*WORK TO DO*.
Take the lines from the beginning of the data below through the line holding "the hitch tube." and return exactly those.

*DATA PROVIDED*.
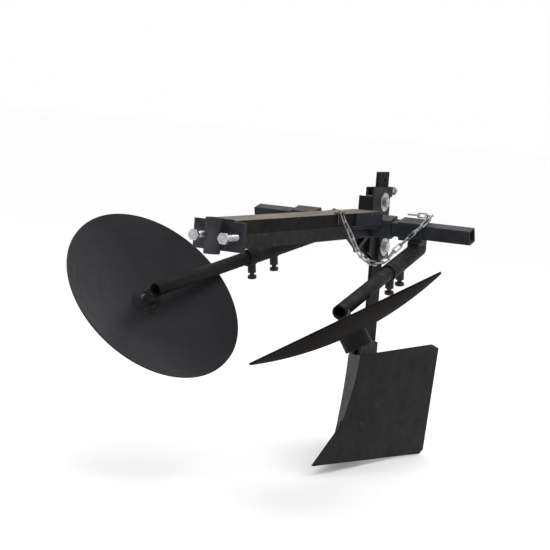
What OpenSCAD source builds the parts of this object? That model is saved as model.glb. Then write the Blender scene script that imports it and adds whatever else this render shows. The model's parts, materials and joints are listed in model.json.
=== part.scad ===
// Disc and share furrowing attachment for a walk-behind tractor.
// Millimetres. +Z is up, the tractor is towards -Y and the share follows behind at +Y.
// The origin is the middle of the kingpin bore in the hitch tube.

/* [Hitch] */
// Outside diameter of the kingpin tube
tube_od = 30; // [26:1:36]
// Bore of the kingpin tube
tube_bore = 20; // [16:1:22]
// Length of the kingpin tube
tube_len = 64; // [56:1:90]
// Plate beyond the right adjuster bolt
plate_margin_right = 15; // [12:1:22]
// Plate beyond the left adjuster bolt
plate_margin_left = 23; // [14:1:30]
// Height of the hitch plate
plate_h = 53; // [48:1:56]
// Thickness of the hitch plate
plate_t = 8; // [6:1:12]
// Thread diameter of the two side-play adjuster bolts
adjuster_d = 12; // [10:1:14]
// Distance between the two adjuster bolts
adjuster_pitch = 65; // [60:1:72]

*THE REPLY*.
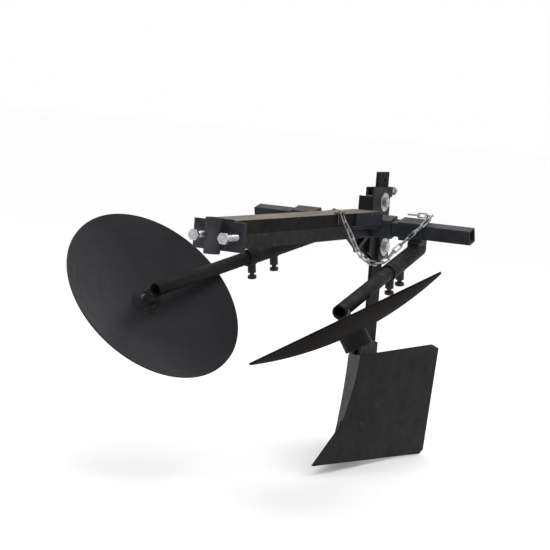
What OpenSCAD source builds the parts of this object? That model is saved as model.glb. Then write the Blender scene script that imports it and adds whatever else this render shows. The model's parts, materials and joints are listed in model.json.
=== part.scad ===
// Disc and share furrowing attachment for a walk-behind tractor.
// Millimetres. +Z is up, the tractor is towards -Y and the share follows behind at +Y.
// The origin is the middle of the kingpin bore in the hitch tube.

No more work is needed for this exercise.